La première, c’est qu’il sera de nouveau possible à un pilier, par exemple, d’user son rival jusqu’à la corde et d’en tirer profit. C’est une aberration de constater que ce qui a fait l’essence de ce jeu pendant un siècle, soit réduit à rien par cette réglementa­tion absurde, permettant de réinjecter du sang neuf à tire-larigot, sans aucun profit pour le combat à proprement parler. Et ce qui vaut pour un pilier, vaut pour tous les postes.

Que l’on veuille bien alors nous épargner, ici, le couplet, sur la santé des joueurs. Outre qu’un joueur blessé sera toujours remplacé — ce qui est bien la moindre des choses — les autres s’adapteront forcément, comme leurs aînés le faisaient avant eux, à ce nouveau rythme, à ces nouvelles exigences. Il est même permis de penser qu’à cette échelle, l’engagement sera moindre dans l’exacte mesure où il faudra en garder sous la pédale, comme disent les cyclistes, pour tenir la distance. Chemin faisant, la notion de coaching reprendra tout son sens. Parce que ce n’était pas du coaching que de changer, en toute impunité, une première ligne entière dès la 50e minute, comme de prévoir, de longs jours en avance, qui remplacera­it qui et à quelle minute.

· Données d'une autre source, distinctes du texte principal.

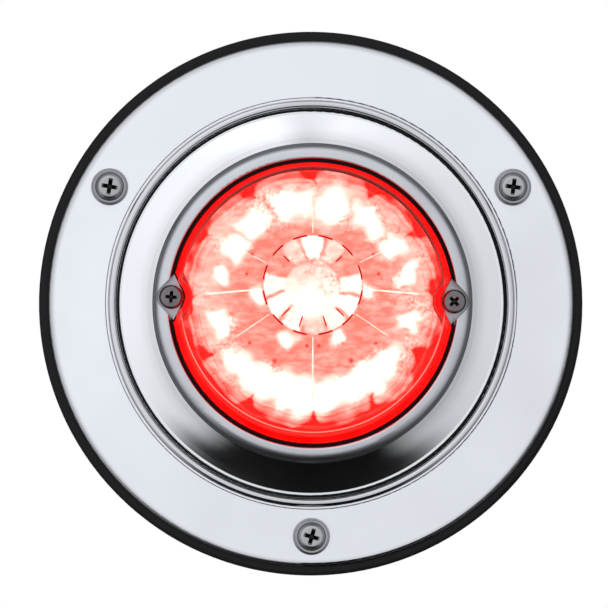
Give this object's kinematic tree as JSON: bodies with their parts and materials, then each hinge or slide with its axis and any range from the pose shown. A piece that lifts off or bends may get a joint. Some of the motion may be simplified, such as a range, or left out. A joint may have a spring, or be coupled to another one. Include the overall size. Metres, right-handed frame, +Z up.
{
  "type": "trailer tail light",
  "caption": "Round red LED trailer tail light: domed lens in a screwed-on bezel, raised polished cone, brushed flange on a rubber gasket, can and plug inlet behind.",
  "frame": {"origin": "centre of the mounting plane, which is the rear face of the base gasket", "axes": "+Y points into the panel, along the light's own axis; the lens faces -Y; +Z is up and +X is to the right seen from the front"},
  "size_m": [0.1578, 0.0578, 0.1578],
  "materials": {
    "gasket_rubber": "moulded, satin",
    "seal_rubber": "moulded, satin",
    "brushed_stainless": "circular brushed",
    "polished_stainless": "polished",
    "can_steel": "drawn, plated",
    "bezel_casting": "satin cast",
    "screw_steel": "stainless fastener",
    "washer_steel": "stainless pressing",
    "lens_screw_steel": "darker stainless fastener",
    "red_lens": "clear red, gloss",
    "clear_optic": "clear, gloss",
    "metallised_tray": "vacuum metallised",
    "led_package": "lit red LED",
    "board_laminate": "white solder mask",
    "driver_laminate": "green solder mask",
    "sink_aluminium": "mill finish",
    "brass": "turned",
    "black_plastic": "moulded, fine texture",
    "zinc_steel": "zinc plated",
    "capacitor_sleeve": "shrink sleeve",
    "ceramic_chip": "component body",
    "lead_black": "wire insulation",
    "lead_white": "wire insulation",
    "lead_red": "wire insulation",
    "vent_membrane": "vent cap"
  },
  "bodies": {
    "lamp_base": {"base_gasket": "gasket_rubber", "flange": "brushed_stainless", "housing_can": "can_steel", "seam_seal": "seal_rubber", "housing_cone": "polished_stainless", "seat_gasket": "seal_rubber", "screw_inserts": "brass", "finishing_washers": "washer_steel", "reflector": "metallised_tray", "ring_leds": "led_package", "centre_led": "led_package", "led_board": "board_laminate", "board_screws": "zinc_steel", "heat_sink": "sink_aluminium", "sink_screws": "zinc_steel", "support_posts": "zinc_steel", "rear_screws": "zinc_steel", "driver_board": "driver_laminate", "driver_standoffs": "brass", "board_link": "black_plastic", "capacitor": "capacitor_sleeve", "regulator": "black_plastic", "diodes": "black_plastic", "resistors": "ceramic_chip", "plug_inlet": "black_plastic", "inlet_seal": "seal_rubber", "inlet_rivets": "sink_aluminium", "breather_vent": "vent_membrane", "pin_tail": "brass", "pin_ground": "brass", "pin_stop": "brass", "lead_tail": "lead_black", "lead_ground": "lead_white", "lead_stop": "lead_red"},
    "lens_unit": {"lens_bezel": "bezel_casting", "lens_gasket": "seal_rubber", "lens": "red_lens", "petal_optic": "clear_optic", "collimator": "clear_optic"},
    "left_lens_screw": {"lens_screw_left": "lens_screw_steel"},
    "right_lens_screw": {"lens_screw_right": "lens_screw_steel"},
    "top_left_mount_screw": {"mount_screw_top_left": "screw_steel"},
    "top_right_mount_screw": {"mount_screw_top_right": "screw_steel"},
    "bottom_mount_screw": {"mount_screw_bottom": "screw_steel"}
  },
  "joints": [
    {"name": "lens_unit_slide", "type": "slide", "parent": "lamp_base", "child": "lens_unit", "axis": [0, -1, 0], "range_m": [0, 0.03]},
    {"name": "left_lens_screw_turn", "type": "hinge", "parent": "lens_unit", "child": "left_lens_screw", "pos_m": [-0.04078, -0.0144, 0.00174], "axis": [0, -1, 0], "continuous": true},
    {"name": "right_lens_screw_turn", "type": "hinge", "parent": "lens_unit", "child": "right_lens_screw", "pos_m": [0.04081, -0.0144, 0.00046], "axis": [0, -1, 0], "continuous": true},
    {"name": "top_left_mount_screw_turn", "type": "hinge", "parent": "lamp_base", "child": "top_left_mount_screw", "pos_m": [-0.05846, -0.0065, 0.03375], "axis": [0, -1, 0], "continuous": true},
    {"name": "top_right_mount_screw_turn", "type": "hinge", "parent": "lamp_base", "child": "top_right_mount_screw", "pos_m": [0.05846, -0.0065, 0.03375], "axis": [0, -1, 0], "continuous": true},
    {"name": "bottom_mount_screw_turn", "type": "hinge", "parent": "lamp_base", "child": "bottom_mount_screw", "pos_m": [0, -0.0065, -0.0675], "axis": [0, -1, 0], "continuous": true}
  ]
}
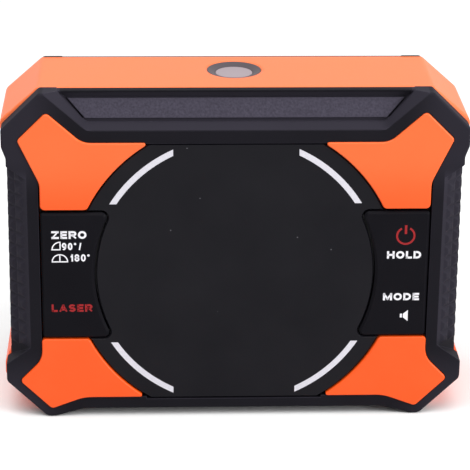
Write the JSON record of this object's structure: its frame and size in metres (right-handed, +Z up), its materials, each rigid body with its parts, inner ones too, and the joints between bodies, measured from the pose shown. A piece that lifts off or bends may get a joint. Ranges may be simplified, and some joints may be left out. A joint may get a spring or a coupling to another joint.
{
  "type": "digital level",
  "caption": "Hand-held digital level with a round display window, rocker keys, laser outlet, magnetic base and battery bay.",
  "frame": {"origin": "on the surface that the level stands on, under the middle of the case", "axes": "+X to the right seen from the dial side, +Y from the dial to the back, +Z up"},
  "size_m": [0.0994, 0.0314, 0.0738],
  "materials": {
    "orange_plastic": "moulded, satin",
    "black_rubber": "fine matt texture",
    "black_plastic": "fine moulded texture",
    "key_plastic": "satin",
    "smoked_window": "dark, nearly opaque, glossy",
    "white_print": "printed",
    "foam": "closed-cell foam",
    "grey_plastic": "satin",
    "laser_pane": "frosted",
    "display_glass": "polarised display glass",
    "white_plastic": "translucent white",
    "strip_rubber": "layered conductive strip",
    "board_laminate": "green solder mask",
    "chip_plastic": "moulded",
    "plated_steel": "zinc plated",
    "black_steel": "black oxide",
    "spring_steel": "nickel plated",
    "brass": "turned",
    "lens_glass": "polished",
    "cell_jacket": "plain printed jacket",
    "lead_red": "insulated wire",
    "lead_black": "insulated wire",
    "base_aluminium": "milled and anodised",
    "magnet_nickel": "nickel plated"
  },
  "bodies": {
    "body": {"case": "orange_plastic", "front_bumper": "black_rubber", "rear_cover": "black_plastic", "case_screws": "black_steel", "display_window": "smoked_window", "dial_arcs": "white_print", "window_gasket": "foam", "lcd_panel": "display_glass", "lcd_frame": "white_plastic", "contact_strips": "strip_rubber", "main_board": "board_laminate", "board_screws": "plated_steel", "key_switches": "chip_plastic", "processor": "chip_plastic", "tilt_sensor": "chip_plastic", "buzzer": "chip_plastic", "laser_bezel": "grey_plastic", "laser_window": "laser_pane", "laser_barrel": "brass", "laser_lens": "lens_glass", "laser_diode": "brass", "laser_cradle": "black_plastic", "cradle_screws": "plated_steel", "cell_upper": "cell_jacket", "cell_lower": "cell_jacket", "contact_plates": "spring_steel", "contact_springs": "spring_steel", "battery_leads": "lead_red", "laser_leads": "lead_black", "base_plate": "base_aluminium", "base_magnets": "magnet_nickel", "base_screws": "plated_steel"},
    "left_rocker": {"left_key": "key_plastic"},
    "right_rocker": {"right_key": "key_plastic"},
    "door": {"battery_door": "black_plastic"}
  },
  "joints": [
    {"name": "left_key_rock", "type": "hinge", "parent": "body", "child": "left_rocker", "pos_m": [-0.036, -0.01192, 0.0335], "axis": [1, 0, 0], "range_deg": [-1.4, 1.4], "stiffness_Nm_per_rad": 0.7},
    {"name": "right_key_rock", "type": "hinge", "parent": "body", "child": "right_rocker", "pos_m": [0.036, -0.01192, 0.0335], "axis": [1, 0, 0], "range_deg": [-1.4, 1.4], "stiffness_Nm_per_rad": 0.7},
    {"name": "door_pull", "type": "slide", "parent": "body", "child": "door", "axis": [0, 1, 0], "range_m": [0, 0.012]}
  ]
}
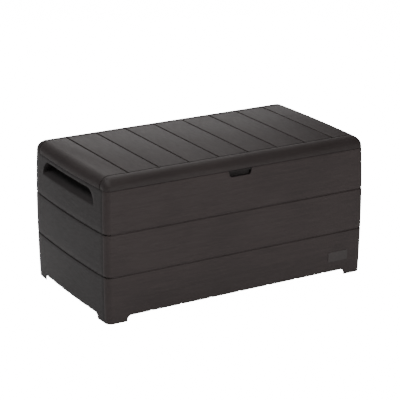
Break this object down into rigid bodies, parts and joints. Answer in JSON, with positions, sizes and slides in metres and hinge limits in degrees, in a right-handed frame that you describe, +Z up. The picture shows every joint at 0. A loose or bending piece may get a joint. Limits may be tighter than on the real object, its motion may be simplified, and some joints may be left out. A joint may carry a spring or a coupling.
{
  "type": "deck storage box",
  "caption": "Resin garden storage chest with plank-patterned walls, a hinged lid on gas struts, hand holds in both ends and a finger recess in front.",
  "frame": {"origin": "on the ground under the centre of the whole box, hinges included", "axes": "+X to the right seen from the front, +Y to the rear where the lid hinges, +Z up"},
  "size_m": [1.314, 0.714, 0.636],
  "materials": {
    "wall_resin": "dark brown resin with moulded wood grain",
    "lid_resin": "dark brown resin with moulded wood grain",
    "inner_resin": "plain dark resin with a fine texture",
    "hinge_nylon": "black nylon",
    "bumper_rubber": "soft black rubber",
    "black_steel": "black painted steel",
    "bright_steel": "bright steel"
  },
  "bodies": {
    "box": {"blank_plate": "wall_resin", "centre_hinge_pin": "bright_steel", "centre_hinge_screw_1": "bright_steel", "centre_hinge_screw_2": "bright_steel", "centre_hinge_wall_half": "hinge_nylon", "floor_foot_1": "inner_resin", "floor_foot_2": "inner_resin", "floor_foot_3": "inner_resin", "floor_foot_4": "inner_resin", "floor_foot_5": "inner_resin", "floor_foot_6": "inner_resin", "floor_panel": "inner_resin", "front_left_corner_post": "inner_resin", "front_panel": "wall_resin", "front_right_corner_post": "inner_resin", "left_end_panel": "wall_resin", "left_hinge_pin": "bright_steel", "left_hinge_screw_1": "bright_steel", "left_hinge_screw_2": "bright_steel", "left_hinge_wall_half": "hinge_nylon", "left_lid_bumper": "bumper_rubber", "left_strut_wall_bracket": "hinge_nylon", "left_wall_ball_stud": "bright_steel", "rear_left_corner_post": "inner_resin", "rear_panel": "wall_resin", "rear_right_corner_post": "inner_resin", "right_end_panel": "wall_resin", "right_hinge_pin": "bright_steel", "right_hinge_screw_1": "bright_steel", "right_hinge_screw_2": "bright_steel", "right_hinge_wall_half": "hinge_nylon", "right_lid_bumper": "bumper_rubber", "right_strut_wall_bracket": "hinge_nylon", "right_wall_ball_stud": "bright_steel"},
    "lid": {"centre_hinge_lid_half": "hinge_nylon", "centre_hinge_screw_3": "bright_steel", "centre_hinge_screw_4": "bright_steel", "left_hinge_lid_half": "hinge_nylon", "left_hinge_screw_3": "bright_steel", "left_hinge_screw_4": "bright_steel", "left_lid_ball_stud": "bright_steel", "left_strut_lid_bracket": "black_steel", "lid_liner": "inner_resin", "lid_top": "lid_resin", "right_hinge_lid_half": "hinge_nylon", "right_hinge_screw_3": "bright_steel", "right_hinge_screw_4": "bright_steel", "right_lid_ball_stud": "bright_steel", "right_strut_lid_bracket": "black_steel"},
    "left_strut_lower": {"left_strut_lower_socket": "hinge_nylon", "left_strut_tube": "black_steel"},
    "left_strut_upper": {"left_strut_rod": "bright_steel", "left_strut_upper_socket": "hinge_nylon"},
    "right_strut_lower": {"right_strut_lower_socket": "hinge_nylon", "right_strut_tube": "black_steel"},
    "right_strut_upper": {"right_strut_rod": "bright_steel", "right_strut_upper_socket": "hinge_nylon"}
  },
  "joints": [
    {"name": "lid_hinge", "type": "hinge", "parent": "box", "child": "lid", "pos_m": [0, 0.35045, 0.584], "axis": [-1, 0, 0], "range_deg": [0, 75]},
    {"name": "left_strut_swing", "type": "hinge", "parent": "box", "child": "left_strut_lower", "pos_m": [-0.59, 0.19325, 0.3711], "axis": [-1, 0, 0], "range_deg": [0, 5.4]},
    {"name": "left_strut_extend", "type": "slide", "parent": "left_strut_lower", "child": "left_strut_upper", "axis": [0, 0.3978, 0.9175], "range_m": [0, 0.07104]},
    {"name": "right_strut_swing", "type": "hinge", "parent": "box", "child": "right_strut_lower", "pos_m": [0.59, 0.19325, 0.3711], "axis": [-1, 0, 0], "range_deg": [0, 5.4]},
    {"name": "right_strut_extend", "type": "slide", "parent": "right_strut_lower", "child": "right_strut_upper", "axis": [0, 0.3978, 0.9175], "range_m": [0, 0.07104]}
  ],
  "couplings": [
    {"joint": "left_strut_swing", "follows": "lid_hinge", "ratio": 0.07067},
    {"joint": "left_strut_extend", "follows": "lid_hinge", "m_per_rad": 0.05389},
    {"joint": "right_strut_swing", "follows": "lid_hinge", "ratio": 0.07067},
    {"joint": "right_strut_extend", "follows": "lid_hinge", "m_per_rad": 0.05389}
  ]
}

La deuxième raison qui me pousse à penser que ce retour aux bases de ce jeu peut s’avérer salutaire, tient aux espaces que la notion même de fatigue induira au fil des minutes. Si ce sport a une chance de retrouver des « jours » dans le tissu adverse et peut de nouveau faire la part belle à l’évitement, à l’audace, à la liberté, c’est avec ce type de mesure qu’il y parviendra.

L’écart, enfin, entre les grosses écuries et les petits poucets qui n’ont pas les moyens financiers d’avoir un banc pléthoriqu­e, s’en trouvera diminué.Vous êtes contre ? Les entraîneur­s des grands clubs vont certes s’insurger et l’on sait bien pourquoi. Ils feront valoir le fil ténu qui existe entre blessure réelle et simulée, les tricheries toujours possibles. Soit ! Mais de quel poids cela pèserat-il au regard de l’embrouilla­mini actuel ?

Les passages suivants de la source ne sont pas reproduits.